Our goal is to reform our institution to live out these five strategic directions in order to add value to our learners and community in a way that today’s potentially commoditized learning cannot. Our ultimate purpose is to provide our learners and communities with the skills, experiences and values that will help them to create social and economic wealth during their lifetimes.

At NMC, we make it possible for students to apply the skills they learn here in a globally minded, entrepreneurial and innovative fashion. Four years ago, my wife and I established the Global Opportunities Fund at NMC, allowing students to spend two to three weeks in an international experience connected to their area of study. Most community college students are not in the position to spend a semester abroad. On our campus, 75 percent of students work, and the average age is 27. But I’m convinced that you can create a quality two- to three-week experience to awaken in students a global curiosity, and then you can build upon that in college to prepare students to be successful in a global economy and society.

We already have relationships with universities in Costa Rica, Great Britain, South Africa, China and Brazil. These programs are integrated into the learning process and working toward equipping our students with more than just a credential for a specific job or industry — it’s about giving students a well-rounded set of tools to go beyond coloring inside the lines, to innovating and drawing the lines they want for themselves. We are also working to develop joint learning opportunities that can lead to a dual-nationality credential.

Another good example is our Great Lakes Water Studies Institute, where students use state-of-the-art equipment and have access to world-renowned experts in the field. Students learn about water issues around the world and how that resource affects social and economic structures. Our students have been the only community college students to win a number of national scholarships designed for university students. They learn to present themselves to leaders of top companies — companies for which they will be well positioned for future employment. What is most important is that there be a strong link for students between these new skills and their application in the world after college. In the first water-studies course, I tell students, “Look, I’m not preparing you for a job; I’m preparing you with the skill sets you need to build your career.”

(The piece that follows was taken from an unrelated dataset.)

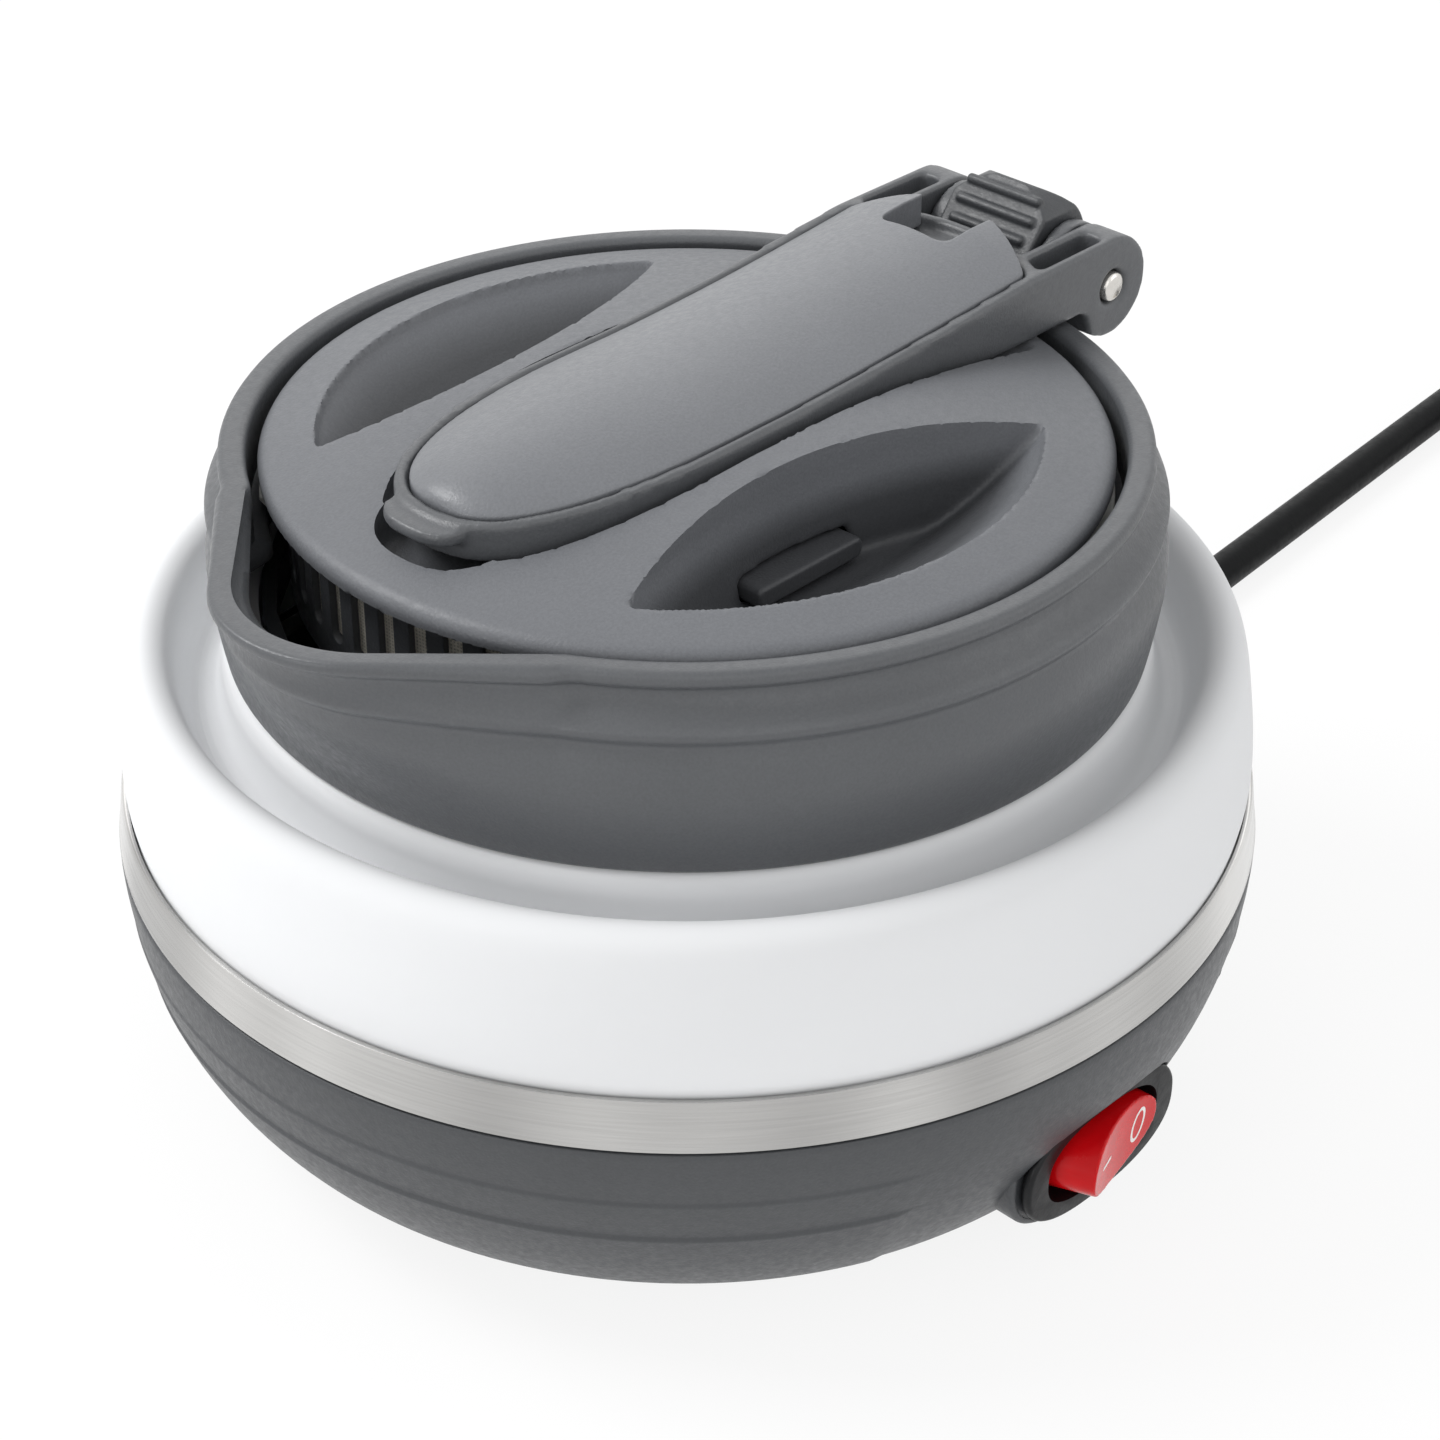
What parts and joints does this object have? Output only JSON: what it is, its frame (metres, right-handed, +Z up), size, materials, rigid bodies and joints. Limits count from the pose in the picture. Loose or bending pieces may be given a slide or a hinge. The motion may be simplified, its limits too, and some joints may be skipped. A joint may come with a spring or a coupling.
{
  "type": "collapsible kettle",
  "caption": "Collapsible travel kettle folded low: heated base, folded silicone wall, spouted collar, latched lid, fold-over handle, rocker switch and corded plug.",
  "frame": {"origin": "on the vessel's axis, in the plane that the feet stand on", "axes": "+Z up through the lid; +X towards the handle's hinge and the cord; -X towards the spout; -Y towards the switch"},
  "size_m": [0.4234, 0.1639, 0.113],
  "materials": {
    "grey_plastic": "fine matt moulded texture",
    "dark_grey_plastic": "fine matt moulded texture",
    "black_plastic": "satin",
    "white_silicone": "soft satin food-grade silicone",
    "clear_grey_silicone": "satin seal silicone",
    "steel": "brushed",
    "spring_steel": "drawn wire",
    "red_plastic": "polished",
    "black_rubber": "satin cord sheath and moulded rubber",
    "brass": "bright drawn"
  },
  "bodies": {
    "base": {"base_shell": "dark_grey_plastic", "bottom_cover": "dark_grey_plastic", "foot_1": "black_rubber", "foot_2": "black_rubber", "foot_3": "black_rubber", "foot_4": "black_rubber", "cover_screw_1": "steel", "cover_screw_2": "steel", "cover_screw_3": "steel", "steel_band": "steel", "heating_plate": "steel", "heating_element": "steel", "thermostat": "black_plastic", "base_seal": "clear_grey_silicone", "silicone_body": "white_silicone", "switch_housing": "black_plastic", "strain_relief": "black_rubber", "power_cord": "black_rubber", "cord_coil": "black_rubber", "cord_tail": "black_rubber", "plug_body": "black_rubber", "plug_pin_1": "brass", "plug_pin_2": "brass"},
    "collar": {"collar_shell": "dark_grey_plastic", "collar_clamp_ring": "dark_grey_plastic", "lid_top": "grey_plastic", "lid_skirt": "dark_grey_plastic", "lid_inner_cover": "dark_grey_plastic", "lid_seal": "clear_grey_silicone", "latch_spring_left": "spring_steel", "latch_spring_right": "spring_steel", "hinge_bracket": "dark_grey_plastic", "lock_spring": "spring_steel"},
    "handle": {"handle_frame": "dark_grey_plastic", "handle_cover": "grey_plastic", "hinge_pin": "steel"},
    "latch_button_left": {"latch_button_left": "grey_plastic"},
    "latch_button_right": {"latch_button_right": "grey_plastic"},
    "lock_lever": {"lock_lever": "dark_grey_plastic"},
    "switch_rocker": {"switch_rocker": "red_plastic"}
  },
  "joints": [
    {"name": "collar_lift", "type": "slide", "parent": "base", "child": "collar", "axis": [0, 0, 1], "range_m": [0, 0.068], "deforming": ["silicone_body"]},
    {"name": "handle_swing", "type": "hinge", "parent": "collar", "child": "handle", "pos_m": [0.0693, 0, 0.1014], "axis": [0, 1, 0], "range_deg": [0, 210]},
    {"name": "latch_left_press", "type": "slide", "parent": "collar", "child": "latch_button_left", "axis": [0, -1, 0], "range_m": [0, 0.0024], "stiffness_N_per_m": 300},
    {"name": "latch_right_press", "type": "slide", "parent": "collar", "child": "latch_button_right", "axis": [0, 1, 0], "range_m": [0, 0.0024], "stiffness_N_per_m": 300},
    {"name": "lock_lever_press", "type": "hinge", "parent": "collar", "child": "lock_lever", "pos_m": [0.0693, 0, 0.1014], "axis": [0, 1, 0], "range_deg": [0, 8], "stiffness_Nm_per_rad": 0.05},
    {"name": "switch_rock", "type": "hinge", "parent": "base", "child": "switch_rocker", "pos_m": [0, -0.0734, 0.0182], "axis": [0, 0, -1], "range_deg": [0, 24]}
  ]
}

For all community colleges nationwide, our ultimate purpose as educators can’t just be to prepare students for a job. Economists say we don’t even know what half of the jobs might be in five to 10 years. Community colleges do great and important work, but it is time to reevaluate how our colleges give students the opportunities, values and skills they need to succeed in the world of the future, change as it may.

Timothy Nelson

is the president of Northwestern Michigan College.